Find all lines in the listing that include the word "imported", then copy them.

• [INFORMATION SUPPLIED]:
══════════════════════════════

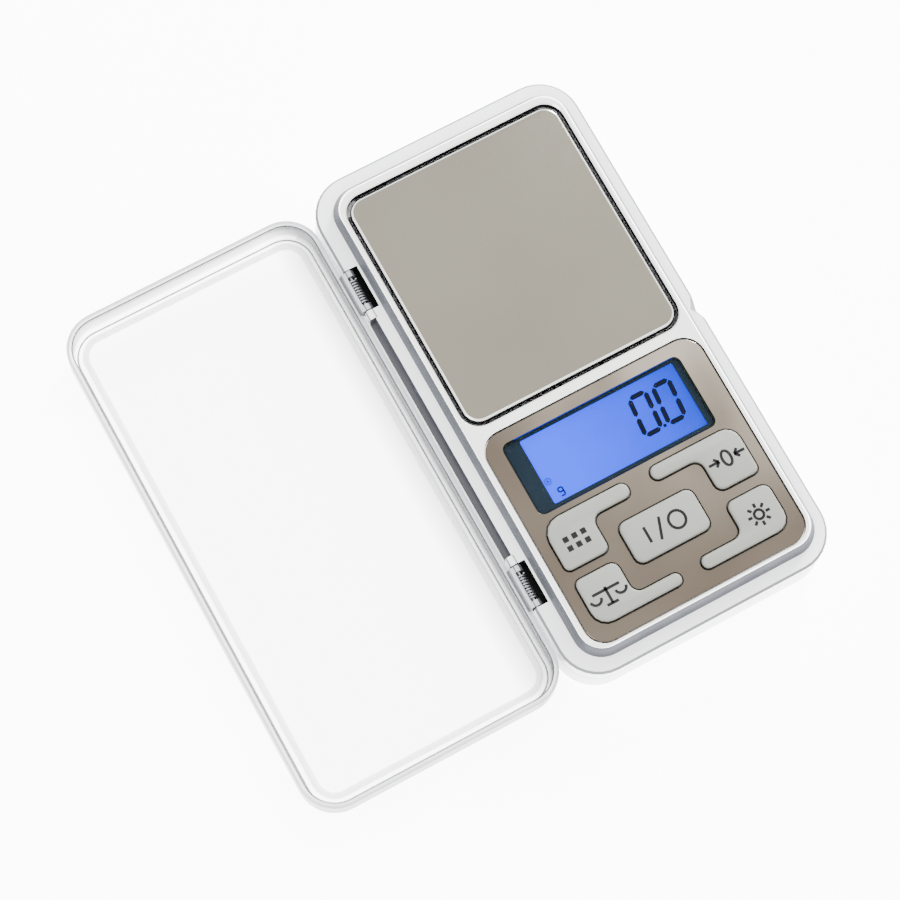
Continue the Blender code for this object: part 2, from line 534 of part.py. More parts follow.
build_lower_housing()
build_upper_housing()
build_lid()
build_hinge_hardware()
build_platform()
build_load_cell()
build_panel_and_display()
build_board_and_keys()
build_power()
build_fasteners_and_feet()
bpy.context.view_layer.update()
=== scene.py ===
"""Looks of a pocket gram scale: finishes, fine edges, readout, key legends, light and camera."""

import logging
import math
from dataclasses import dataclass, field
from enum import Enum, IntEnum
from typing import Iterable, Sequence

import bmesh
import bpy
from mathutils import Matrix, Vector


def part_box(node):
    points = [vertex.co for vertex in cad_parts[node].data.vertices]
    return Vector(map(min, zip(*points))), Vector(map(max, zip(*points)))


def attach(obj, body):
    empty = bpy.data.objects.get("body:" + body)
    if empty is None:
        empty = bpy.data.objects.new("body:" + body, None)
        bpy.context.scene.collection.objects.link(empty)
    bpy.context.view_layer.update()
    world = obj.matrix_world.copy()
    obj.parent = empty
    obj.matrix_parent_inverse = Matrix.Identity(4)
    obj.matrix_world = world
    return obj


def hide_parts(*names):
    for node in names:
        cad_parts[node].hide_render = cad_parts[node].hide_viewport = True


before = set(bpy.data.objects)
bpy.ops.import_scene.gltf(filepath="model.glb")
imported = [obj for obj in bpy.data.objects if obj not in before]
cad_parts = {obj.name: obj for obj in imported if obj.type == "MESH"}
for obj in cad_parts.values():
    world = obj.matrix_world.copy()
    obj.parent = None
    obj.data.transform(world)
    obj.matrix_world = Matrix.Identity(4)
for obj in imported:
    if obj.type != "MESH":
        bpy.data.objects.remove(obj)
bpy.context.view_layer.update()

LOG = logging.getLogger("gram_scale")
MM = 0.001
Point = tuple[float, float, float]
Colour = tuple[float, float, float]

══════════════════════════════

• [RESPONSE]:
imported = [obj for obj in bpy.data.objects if obj not in before]
cad_parts = {obj.name: obj for obj in imported if obj.type == "MESH"}
for obj in imported:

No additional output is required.